Nicolas Arcolano et Joy Lamberton Arcolano sirotaient un verre de bourbon sur leur balcon, tout juste après l'arrestation du suspect à quelques mètres de chez eux. Quelques heures plus tôt, des policiers avaient passé au peigne fin le terrain de leur immense résidence. «Ils ont fouillé le jardin et le terrain de jeu des enfants», raconte Nicolas Arcolano.

Les policiers ont ensuite transporté les recherches un plus loin. Ils sont revenus en trombe quelques minutes plus tard. «Les rues ressemblaient à des stationnements pour autopatrouilles», explique le jeune homme, qui a estimé à 200 le nombre de policiers déployés. «Après les premiers coups de feu, on a un peu paniqué. On a entraîné les enfants dans un endroit sécuritaire dans la maison», ajoute M. Arcolano.

Puis, les clameurs se sont élevées, la menace était neutralisée. Le couple admet avoir trouvé surréaliste de se retrouver au coeur d'événements suivis d'heure en heure à travers le globe. «C'est probablement la chose la plus bizarre qui va nous arriver dans notre vie. Espérons-le», résume Joy Lamberton Arcolano.

Église ouverte pour priser

«Église ouverte pour prier», pouvait-on lire sur la pancarte devant la Church of good sheppard, située au bout de la rue. Le leader de la congrégation, Stephen Steadman, a décidé d'ouvrir les portes de son église, d'ordinaire fermée le samedi. «Les paroissiens ont été confinés chez eux, ont entendu les coups de feu, les sirènes. On voulait leur donner une chance de partager ce qu'ils ont vécu et aussi de prier», explique l'homme d'Église.

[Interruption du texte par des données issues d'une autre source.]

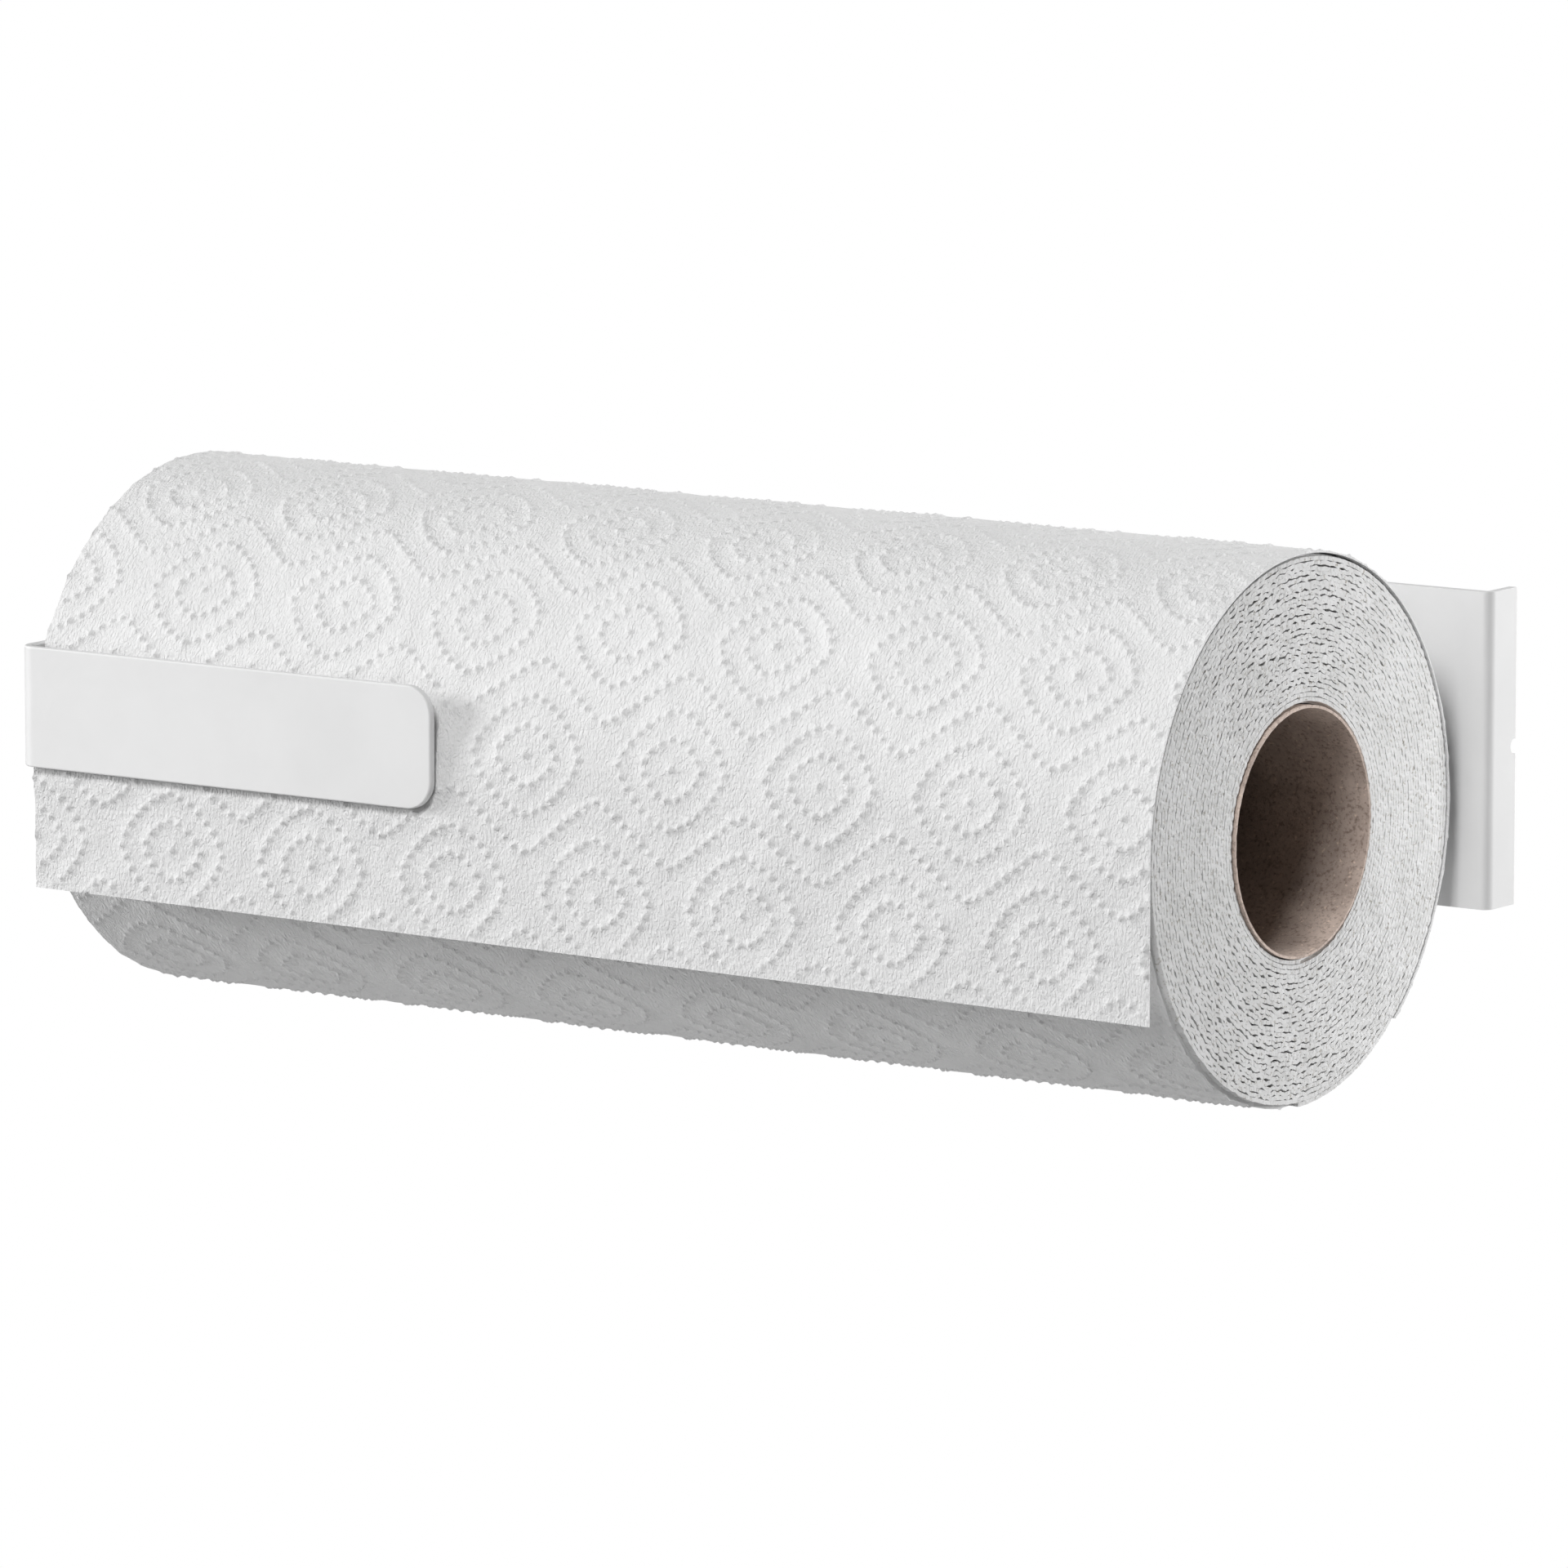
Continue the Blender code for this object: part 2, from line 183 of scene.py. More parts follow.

Comme plusieurs, M. Steadman se dit reconnaissant que le jeune suspect soit toujours en vie. «On va peut-être avoir une chance de comprendre ce qui s'est passé.»

L'enquête

L'enquête sur l'attentat de Boston s'est orientée samedi sur le parcours des frères Tsarnaev. Les policiers espèrent pouvoir interroger rapidement le cadet, qui repose toujours à l'hôpital, grièvement blessé.

Les attentats survenus la semaine durant le marathon de Boston ont fait 3 morts et 180 blessés.